You're both right: trying to reason with these people is like trying to reason with a teenager who just wants what they want. Even if they stand there and pretend to listen all that's going through their heads is, "Blah, Blah, Blah...." What good does it do to try to correct their way of thinking? None.
It's is a difficult position to wrap my mind around.
How do you 'set them" free and not be concerned about what they are doing to themselves and the family while continuing to put the effort into exposure; gathering intel and anything else that is directed at 'saving the marriage'? Seems very conflicted.
To want to save the marriage you must clearly have a desire to have W back. (Maybe not-is that the point?)
If you don't want W, then why save the marriage?
Or is it just releasing them from any attempt to "control; direct or save" them while continuing to remain committed to the idea that the M is still the best thing for "the family members"?
It's an odd theory to grasp.
Or is it how I feel right now. As in, clearly, what she is doing now with OM and to the family is irresponsible and this is NOT a person I want to be married to. Am I stuck on the idea that she is still the same person I married? (I still believe SHE is in there somewhere)She is obviously NOT that person.
Are my efforts toward the M (where hers are away from M) simply for my own benefit in that I need to have the opportunity WITH her (after months of no contact with OM) to prove through MC, etc, that the M is NOT rebuildable and we should actually D?
How do I frame these two seemingly incongruent intentions? Save a marriage that requires them and let them go at the same time?
Or have I been phrasing the second intention incorrectly? Is Letting Go not about releasing THEM but realizing that WE need to let OURSELVES go?
"I do not want to divorce but if your decision is that you don't love me and haven't since 2007, then I deserve better and I need to move on"
A statement like this is clearly not a tactic to keep them. It is me releasing ME from her not the other way around! Is that what we're aiming for?

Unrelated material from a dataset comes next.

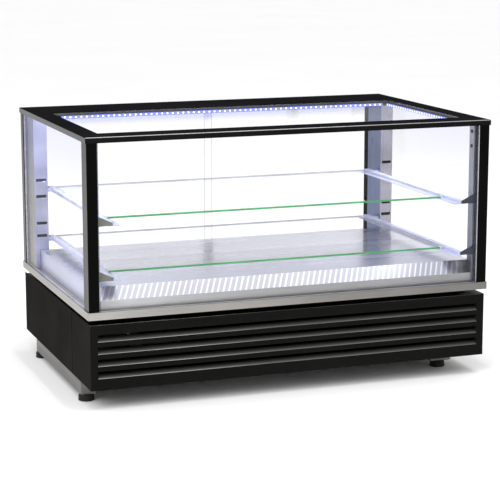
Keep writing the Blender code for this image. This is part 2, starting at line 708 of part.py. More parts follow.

Apologies if this is "Brain drool" but I need to think my way clear of this crossed-purpose conflict
All I can do, if she doesn't say "M", is tell her:
"Then all I have to say is this. I will not live in an open marriage. I will not hide your lies or affair. They are disrespectful. I will send you info on a few mediators I have looked into. XXX is the best choice. I will set an appointment for as early in August as possible to draw up our Separation Agreement. I should have all my banking and documentation gathered by then. You should, too. Divorce is my last option. It is clear that it is your first and easiest. What you are doing to this family is irresponsible. But if this is your decision, then you will own it. Perhaps one day we can be friends.
I have to go out. See you later."
Yes, it's the highly-coveted "Puppy's 4 Whistles Award!"
I'd like to thank The Academy; and my parents, of course. My D, and where would I be without "my fans". A special thank you to PDT (you know who you are) for walking me to the edge and giving me the "push" to leap.